Short problem: Of the lines listed below, return exactly those that run from the line containing "add('tape_cassette', tapeCassette(), finishes.cassette);" through the line containing "record = json.load(file)", both included.

Dataset:
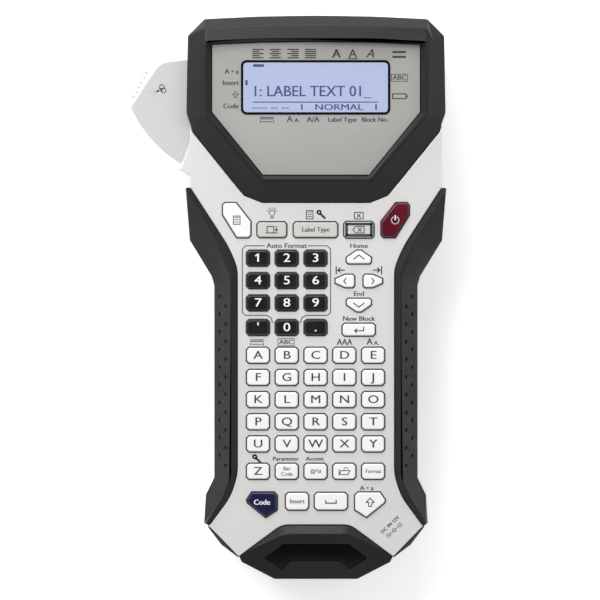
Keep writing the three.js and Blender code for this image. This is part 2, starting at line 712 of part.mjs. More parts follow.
const SHAFT = 1.6;
const POST = 1.5;
const RUN = 0.3;                     // radial running clearance

function chassis() {
  const top = CHASSIS_Z + CHASSIS_THICKNESS;
  const shape = outline([
    [-W + 5.5, PLATEN.y + 10], [-W + 5.5, bay.tail + 1], [-W + 14, bay.tail - 7],
    [-W + 14, motor.y - 11], [motor.x + 12, motor.y - 11],
    [CASSETTE.x + CASSETTE.width / 2, bay.tail - 1], [CASSETTE.x + CASSETTE.width / 2, PLATEN.y + 10],
  ]);
  const holes = [[motor, 4], [PLATEN, SHAFT + RUN], [ribbon, SHAFT + RUN],
    [PIVOT, PIVOT.radius + RUN]];
  return join(
    cut(
      plate(shape, CHASSIS_Z, top),
      ...holes.map(([{ x, y }, r]) => rod(x, y, r, CHASSIS_Z - 1, top + 1)),
    ),
    ...[idler1, idler2].map(({ x, y }) => rod(x, y, POST, top - 0.5, GEAR_Z + GEAR_THICKNESS)),
  );
}

function idler(teeth, centre, phase) {
  return gear(teeth, centre, phase).subtract(
    rod(centre.x, centre.y, POST + RUN, GEAR_Z - 1, GEAR_Z + GEAR_THICKNESS + 1),
  );
}

function shaftGear(teeth, centre, phase, low, shaft = SHAFT) {
  return gear(teeth, centre, phase).add(rod(centre.x, centre.y, shaft, low, GEAR_Z + 0.5));
}

function driveMotor() {
  const top = CHASSIS_Z - GAP;
  return join(
    rod(motor.x, motor.y, MOTOR_RADIUS, top - MOTOR_LENGTH, top - 1.5, 32),
    rod(motor.x, motor.y, 3.5, top - 2, top + 1),
  ).subtract(rod(motor.x, motor.y, SHAFT + RUN, top - 6, top + 2));
}

const TAPE_LOW = 7;
const TAPE_HIGH = 33;
const roller = { low: TAPE_LOW, high: TAPE_HIGH };

function platenRoller() {
  return rod(PLATEN.x, PLATEN.y, PLATEN.radius, roller.low, roller.high, 20)
    .subtract(rod(PLATEN.x, PLATEN.y, SHAFT + GAP, roller.low + 2, roller.high + 1));
}

function printHead() {
  const pressFace = PLATEN.y + PLATEN.radius + 0.4;
  return join(
    box(-W + 6.5, -W + 18.5, pressFace + 1, pressFace + 3.2, TAPE_LOW, CHASSIS_Z - GAP),
    box(-W + 10, -W + 16, pressFace, pressFace + 1.2, TAPE_LOW + 1, TAPE_HIGH - 1),
  );
}

function tapeCassette() {
  const { width, height, depth, x, y } = CASSETTE;
  const low = COVER_THICKNESS + 0.5;
  return cut(
    join(
      plate(rectangle(x, y, width, height, 3), low, low + depth - 8),
      plate(rectangle(x, y, width - 3, height - 3, 3), low + depth - 8.5, low + depth),
    ),
    rod(ribbon.x, ribbon.y, 3.4, low - 1, low + depth + 1),
    rod(x + 22, y + 6, 4, low - 1, low + depth + 1),
  );
}

// ---- Cutter ---------------------------------------------------------------------------

const leverArc = { radius: LEVER_REACH, tip: 204, tail: 243 };

// Points along the lever's curved edge, head side first
function leverEdge(radius, from, to) {
  const points = [];
  for (let i = 0; i <= 8; i += 1) {
    const point = polar(PIVOT, radius, from + ((to - from) * i) / 8);
    points.push([point.x, point.y]);
  }
  return points;
}

function leverOutline() {
  return outline([
    [PIVOT.x + 5, PIVOT.y, 2.5], [PIVOT.x + 4, PIVOT.y + 5, 2.5], [-W + 8, PIVOT.y + 7.6],
    [-W + 2.8, PIVOT.y + 7.6], [-W + 2.8, PIVOT.y - 0.6], [PIVOT.x - 38.6, PIVOT.y - 2.6, 4],
    ...leverEdge(leverArc.radius, leverArc.tip, leverArc.tail),
    [-W + 2.4, PIVOT.y - 47], [-W + 4.5, PIVOT.y - 14], [PIVOT.x, PIVOT.y - 5, 2.5],
  ]);
}

function cutterLever() {
  const top = LEVER_Z + LEVER_THICKNESS;
  const rimWall = 2;
  const outside = box(-W - 40, -W - 10, T, H, PADDLE_LOW - 1, top + 1);
  const hollow = outline([
    [-W - 10 - rimWall, PIVOT.y - 4.4], [PIVOT.x - 38, PIVOT.y - 5],
    ...leverEdge(leverArc.radius - rimWall, leverArc.tip, leverArc.tip + 16),
    [-W - 10 - rimWall, PIVOT.y - 40.6],
  ]);
  const rim = cut(
    plate(leverOutline(), PADDLE_LOW, top - 0.5).intersect(outside),
    plate(hollow, PADDLE_LOW - 1, LEVER_Z - 1),
  );
  const fork = box(CUTTER_PIN.x - 3, CUTTER_PIN.x + 2.2, CUTTER_PIN.y - CUTTER_PIN.radius - 0.3,
    CUTTER_PIN.y + CUTTER_PIN.radius + 0.3, LEVER_Z - 1, top + 1);
  return cut(
    join(plate(leverOutline(), LEVER_Z, top), rim),
    fork,
    rod(PIVOT.x, PIVOT.y, PIVOT.radius + RUN, LEVER_Z - 1, top + 1),
  );
}

function pivotPin() {
  return join(
    rod(PIVOT.x, PIVOT.y, PIVOT.radius, CHASSIS_Z - 1, LEVER_Z + LEVER_THICKNESS + 0.2),
    rod(PIVOT.x, PIVOT.y, PIVOT.radius + 1.6, CHASSIS_Z - 1.6, CHASSIS_Z - GAP),
  );
}

function bladeCarrier() {
  const { x, y } = CUTTER_PIN;
  return join(
    box(x - 0.7, x - 0.1, y - 1.6, y + 2, TAPE_LOW, CHASSIS_Z),
    box(x - 0.7, x + 0.7, y - 1.2, y + 1.6, CHASSIS_Z - 1, LEVER_Z - GAP),
    rod(x, y, CUTTER_PIN.radius, LEVER_Z - 1, LEVER_Z + LEVER_THICKNESS + 0.1, 12),
  );
}

function cutterBlade() {
  const x = CUTTER_PIN.x + 0.2;
  return box(x, x + 0.6, CUTTER_PIN.y - 1.6, CUTTER_PIN.y + 2, TAPE_LOW, TAPE_HIGH);
}

// ---- Assembly -------------------------------------------------------------------------

const finishes = {
  silver: { color: '#d8d7d5', roughness: 0.42, metalness: 0.15 },
  dark: { color: '#2c2a2a', roughness: 0.5, metalness: 0 },
  elastomer: { color: '#262424', roughness: 0.75, metalness: 0 },
  panel: { color: '#a4a29e', roughness: 0.45, metalness: 0.2 },
  screen: { color: '#b0badb', roughness: 0.12, metalness: 0 },
  white: { color: '#e4e3e0', roughness: 0.4, metalness: 0 },
  board: { color: '#2e5a3c', roughness: 0.5, metalness: 0 },
  rubber: { color: '#8d8c8a', roughness: 0.8, metalness: 0 },
  steel: { color: '#a9abad', roughness: 0.3, metalness: 0.9 },
  gear: { color: '#e9e6dc', roughness: 0.5, metalness: 0 },
  cell: { color: '#4c5a4e', roughness: 0.35, metalness: 0.4 },
  cassette: { color: '#37373a', roughness: 0.45, metalness: 0 },
};

const group = new THREE.Group();
group.position.y = -COVER_CENTRE_Y;

function add(name, piece, finish) {
  const { numProp, vertProperties, triVerts } = piece.getMesh();
  const geometry = new THREE.BufferGeometry();
  geometry.setAttribute('position', new THREE.BufferAttribute(vertProperties, numProp));
  geometry.setIndex(new THREE.BufferAttribute(triVerts, 1));
  geometry.computeVertexNormals();
  const mesh = new THREE.Mesh(geometry, new THREE.MeshStandardMaterial(finish));
  mesh.name = name;
  group.add(mesh);
}

add('front_case', frontCase(), finishes.silver);
add('rear_case', rearCase(), finishes.dark);
add('head_bumper', headBumper(), finishes.dark);
add('tail_bumper', tailBumper(), finishes.dark);
add('left_grip', grip(-1), finishes.elastomer);
add('right_grip', grip(1), finishes.elastomer);
add('display_panel', displayPanel(), finishes.panel);
add('lcd_window', plate(
  rectangle(FIELD_X, LCD_CENTRE_Y, LCD_WIDTH, LCD_HEIGHT, 1.6),
  PANEL_FACE - 0.7, PANEL_FACE + 0.2,
), finishes.screen);
add('lcd_module', plate(
  rectangle(FIELD_X, LCD_CENTRE_Y, LCD_WIDTH + 8, LCD_HEIGHT + 6),
  PANEL_FACE - 5.5, PANEL_FACE - 2 - GAP,
), finishes.board);
add('main_board', plate(grown(innerHole, -0.6), BUMPER_SEAT + 1.4, BUMPER_SEAT + 3), finishes.board);
add('cassette_cover', cassetteCover(), finishes.dark);
add('battery_cover', batteryCover(), finishes.dark);
add('cover_latch', coverLatch(), finishes.dark);
add('key_mat', keyMat(), finishes.rubber);
add('key_board', keyBoard(), finishes.board);
add('dc_jack', dcJack(), finishes.dark);
for (const [name, { hole, color }] of Object.entries(singleKeys)) {
  add(name, key(hole), { color, roughness: 0.35, metalness: 0 });
}
for (const [name, row] of Object.entries(keyRows)) {
  add(name, keyStrip(row), { color: row.color, roughness: 0.35, metalness: 0 });
}
for (let index = 0; index < 4; index += 1) {
  add(`aa_cell_pair_${index + 1}`, cellPair(index), finishes.cell);
}
add('battery_contact_tail', contactPlate(tray.tail + 1.2), finishes.steel);
add('battery_contact_head', contactPlate(tray.head - 1.2), finishes.steel);
add('chassis', chassis(), finishes.steel);
add('drive_motor', driveMotor(), finishes.steel);
add('motor_pinion', shaftGear(PINION_TEETH, motor, pinionPhase, CHASSIS_Z - 5), finishes.gear);
add('idler_gear_1', idler(IDLER_1_TEETH, idler1, idler1Phase), finishes.gear);
add('idler_gear_2', idler(IDLER_2_TEETH, idler2, idler2Phase), finishes.gear);
add('platen_gear', shaftGear(PLATEN.teeth, PLATEN, platenPhase, roller.low + 3), finishes.gear);
add('platen_roller', platenRoller(), finishes.dark);
add('ribbon_spindle', shaftGear(RIBBON_TEETH, ribbon, ribbonPhase, 12), finishes.gear);
add('print_head', printHead(), finishes.steel);
add('tape_cassette', tapeCassette(), finishes.cassette);
add('cutter_lever', cutterLever(), finishes.white);
add('cutter_pivot_pin', pivotPin(), finishes.steel);
add('blade_carrier', bladeCarrier(), finishes.dark);
add('cutter_blade', cutterBlade(), finishes.steel);

export default group;
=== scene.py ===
"""A hand-held label maker with its keyboard handle, display head and cutter lever.

Its finished surfaces are built around the CAD frame, with one operator for each group of pieces.
"""

import json
import math
from functools import partial

import bmesh
import bpy
from bpy.props import FloatProperty, FloatVectorProperty, PointerProperty
from mathutils import Matrix, Vector

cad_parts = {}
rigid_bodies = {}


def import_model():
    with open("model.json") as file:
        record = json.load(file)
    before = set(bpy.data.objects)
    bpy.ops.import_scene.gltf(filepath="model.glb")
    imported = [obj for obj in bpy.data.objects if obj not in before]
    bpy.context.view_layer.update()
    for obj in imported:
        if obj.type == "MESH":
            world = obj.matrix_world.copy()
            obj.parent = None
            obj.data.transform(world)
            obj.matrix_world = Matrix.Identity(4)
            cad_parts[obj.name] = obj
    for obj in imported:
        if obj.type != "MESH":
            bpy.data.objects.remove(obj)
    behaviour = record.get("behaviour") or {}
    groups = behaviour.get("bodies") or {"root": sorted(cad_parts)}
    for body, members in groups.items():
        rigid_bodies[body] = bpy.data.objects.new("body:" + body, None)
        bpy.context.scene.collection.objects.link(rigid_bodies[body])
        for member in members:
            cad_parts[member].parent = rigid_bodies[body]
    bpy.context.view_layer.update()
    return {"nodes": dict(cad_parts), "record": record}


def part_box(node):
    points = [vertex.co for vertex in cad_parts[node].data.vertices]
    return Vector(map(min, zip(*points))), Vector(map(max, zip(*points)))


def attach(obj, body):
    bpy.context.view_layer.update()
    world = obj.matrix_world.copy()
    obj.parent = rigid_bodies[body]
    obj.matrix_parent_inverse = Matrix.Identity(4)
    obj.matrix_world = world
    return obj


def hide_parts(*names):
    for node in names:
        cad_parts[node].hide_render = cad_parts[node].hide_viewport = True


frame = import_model()

bl_info = {
    "name": "Label Maker",
    "version": (1, 0, 0),
    "blender": (4, 5, 0),
    "location": "3D View > Sidebar > Label Maker",
    "description": "Builds the finished surfaces of a hand-held label maker around its frame",
    "category": "Add Mesh",
}

MM = 0.001
NODES = frame["nodes"]
BODY_OF = {node: body for body, nodes in frame["record"]["behaviour"]["bodies"].items() for node in nodes}
SLOT_OF = {row["node"]: row["material_slot"] for row in frame["record"]["subparts"]}
KEY_NODES = [node for node in NODES if node.endswith("_key") or "_row_" in node]
LETTER_ROWS = ("ABCDE", "FGHIJ", "KLMNO", "PQRST", "UVWXY")
NUMBER_ROWS = ("123", "456", "789")

# Corners of a CAD solid nearer than this are merged, and folds flatter than this are taken out.
MERGE_DISTANCE = 0.02 * MM
FLAT_ANGLE = math.radians(0.6)

# Edges that turn less than these are shaded smooth. A cut face with more corners is split in triangles.
SMOOTH_ANGLE = math.radians(40)
SHELL_SMOOTH_ANGLE = math.radians(50)
MOST_CORNERS = 8
BUMP_DISTANCE = 0.02 * MM

# Print, the dark rings of painted shade round the keys' openings, and the frame round the screen.
SHADE_RING_OUTSIDE = 1.08 * MM
SHADE_RING_WIDTH = 0.56 * MM
ROOM_MARGIN = 0.3 * MM
LETTER_BOLD = 0.14 * MM
WORD_BOLD = 0.18 * MM
LINE_WEIGHT = 1.35
SCREEN_BORDER = 0.3 * MM
SCREEN_BORDER_WIDTH = 1.05 * MM
SCREEN_BORDER_CORNER = 2.6 * MM
SCREEN_BORDER_HEIGHT = 0.08 * MM

# Places in millimetres. Those of the lips, the badge and the tail screws are counted from the tail.
LIP_WIDE_X = 49.1
LIP_CORNERS = (
    (LIP_WIDE_X, 24.4), (LIP_WIDE_X + 0.7, 24.2), (43.6, 16.1), (35.8, 10.2), (35.2, 10.8), (42.2, 17.4),
)
LIP_BOTTOM, LIP_TOP = 46.5, 49.2
BADGE_HALF = ((15.2, 16.1), (23.3, 9.8), (15.5, 4.8), (12.2, 8.1), (10.8, 8.6))
BADGE_THICK = 0.4
BADGE_SLOPE = 8 / 22.3
BADGE_CREST_Y, BADGE_CREST_Z = 21.3, 52.25
DIMPLE_COLUMNS = ((44.5, -85.2, 45.4), (41.6, -89.7, 49.1))
DIMPLES_IN_COLUMN = 10
LEVER_EYE = (-73, 9.8)
RIB_COUNT = 6
RIDGE_COUNT = 6
SCREW_X, SCREW_INSET = 38.3, 2
TAIL_SCREW_X, TAIL_SCREW_Y = 24, 14

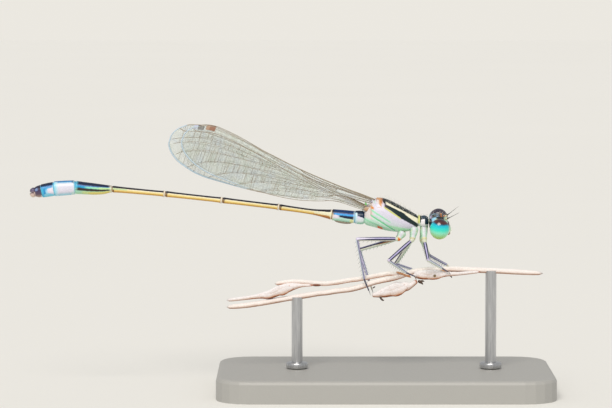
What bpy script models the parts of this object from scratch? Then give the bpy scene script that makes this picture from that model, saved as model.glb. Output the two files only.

Result of the exercise:
add('tape_cassette', tapeCassette(), finishes.cassette);
add('cutter_lever', cutterLever(), finishes.white);
add('cutter_pivot_pin', pivotPin(), finishes.steel);
add('blade_carrier', bladeCarrier(), finishes.dark);
add('cutter_blade', cutterBlade(), finishes.steel);

export default group;
=== scene.py ===
"""A hand-held label maker with its keyboard handle, display head and cutter lever.

Its finished surfaces are built around the CAD frame, with one operator for each group of pieces.
"""

import json
import math
from functools import partial

import bmesh
import bpy
from bpy.props import FloatProperty, FloatVectorProperty, PointerProperty
from mathutils import Matrix, Vector

cad_parts = {}
rigid_bodies = {}


def import_model():
    with open("model.json") as file:
        record = json.load(file)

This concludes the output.